Which lines hold the word "scene"? Copy each one.

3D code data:
....

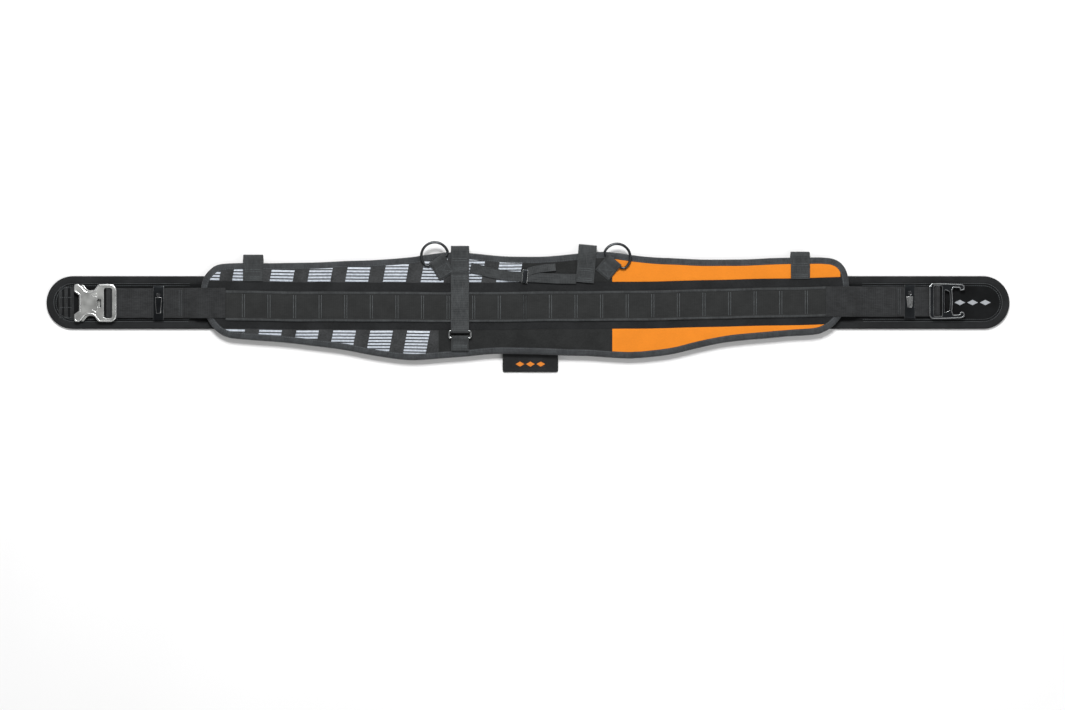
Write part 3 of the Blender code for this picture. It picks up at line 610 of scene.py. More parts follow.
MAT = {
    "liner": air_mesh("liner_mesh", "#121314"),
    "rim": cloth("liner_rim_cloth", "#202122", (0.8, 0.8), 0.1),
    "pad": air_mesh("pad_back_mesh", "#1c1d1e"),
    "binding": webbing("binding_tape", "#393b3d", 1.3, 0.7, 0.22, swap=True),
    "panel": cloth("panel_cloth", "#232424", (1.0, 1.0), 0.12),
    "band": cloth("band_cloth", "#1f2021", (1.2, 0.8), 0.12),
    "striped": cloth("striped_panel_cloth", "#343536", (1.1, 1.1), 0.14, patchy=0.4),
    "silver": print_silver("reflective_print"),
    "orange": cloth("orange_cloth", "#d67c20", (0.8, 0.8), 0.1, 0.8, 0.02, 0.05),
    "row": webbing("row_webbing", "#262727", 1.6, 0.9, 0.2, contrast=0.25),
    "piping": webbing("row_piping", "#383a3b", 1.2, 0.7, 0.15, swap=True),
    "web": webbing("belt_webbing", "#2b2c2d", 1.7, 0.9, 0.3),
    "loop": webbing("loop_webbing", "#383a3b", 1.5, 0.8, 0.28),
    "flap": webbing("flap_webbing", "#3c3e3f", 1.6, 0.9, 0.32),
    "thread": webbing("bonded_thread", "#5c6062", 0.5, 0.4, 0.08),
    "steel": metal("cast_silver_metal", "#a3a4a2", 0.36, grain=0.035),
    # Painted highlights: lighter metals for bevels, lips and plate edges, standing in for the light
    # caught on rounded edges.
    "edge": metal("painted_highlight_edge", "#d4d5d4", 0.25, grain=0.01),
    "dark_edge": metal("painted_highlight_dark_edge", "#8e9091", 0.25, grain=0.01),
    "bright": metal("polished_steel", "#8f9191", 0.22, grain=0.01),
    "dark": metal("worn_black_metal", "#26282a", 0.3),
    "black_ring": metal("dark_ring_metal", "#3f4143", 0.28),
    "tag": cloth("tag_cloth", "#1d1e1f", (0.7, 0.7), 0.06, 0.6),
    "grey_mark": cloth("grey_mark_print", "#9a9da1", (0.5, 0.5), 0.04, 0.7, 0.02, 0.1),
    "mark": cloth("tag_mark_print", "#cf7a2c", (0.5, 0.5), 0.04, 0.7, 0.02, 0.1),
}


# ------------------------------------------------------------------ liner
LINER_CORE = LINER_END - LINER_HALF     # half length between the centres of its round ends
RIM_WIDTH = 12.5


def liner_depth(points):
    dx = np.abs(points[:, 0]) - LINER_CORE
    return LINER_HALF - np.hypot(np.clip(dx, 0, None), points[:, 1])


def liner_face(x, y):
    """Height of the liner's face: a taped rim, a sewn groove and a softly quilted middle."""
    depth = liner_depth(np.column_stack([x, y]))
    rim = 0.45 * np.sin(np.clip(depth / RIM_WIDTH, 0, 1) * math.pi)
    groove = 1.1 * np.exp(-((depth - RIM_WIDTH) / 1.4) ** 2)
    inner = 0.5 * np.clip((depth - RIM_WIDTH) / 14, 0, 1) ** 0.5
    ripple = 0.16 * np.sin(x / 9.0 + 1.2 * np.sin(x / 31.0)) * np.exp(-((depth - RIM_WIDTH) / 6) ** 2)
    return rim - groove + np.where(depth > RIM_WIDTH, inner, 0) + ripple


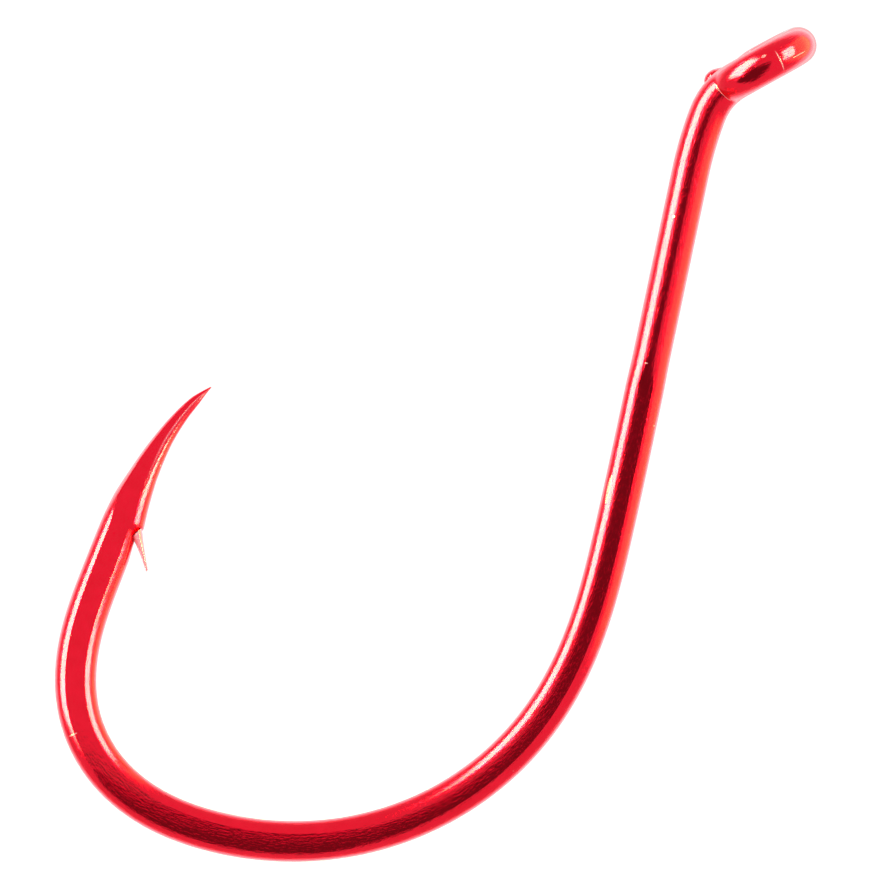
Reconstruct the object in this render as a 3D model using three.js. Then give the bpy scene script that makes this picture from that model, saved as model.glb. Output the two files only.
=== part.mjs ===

....

**Task solution**
Write part 3 of the Blender code for this picture. It picks up at line 610 of scene.py. More parts follow.
Reconstruct the object in this render as a 3D model using three.js. Then give the bpy scene script that makes this picture from that model, saved as model.glb. Output the two files only.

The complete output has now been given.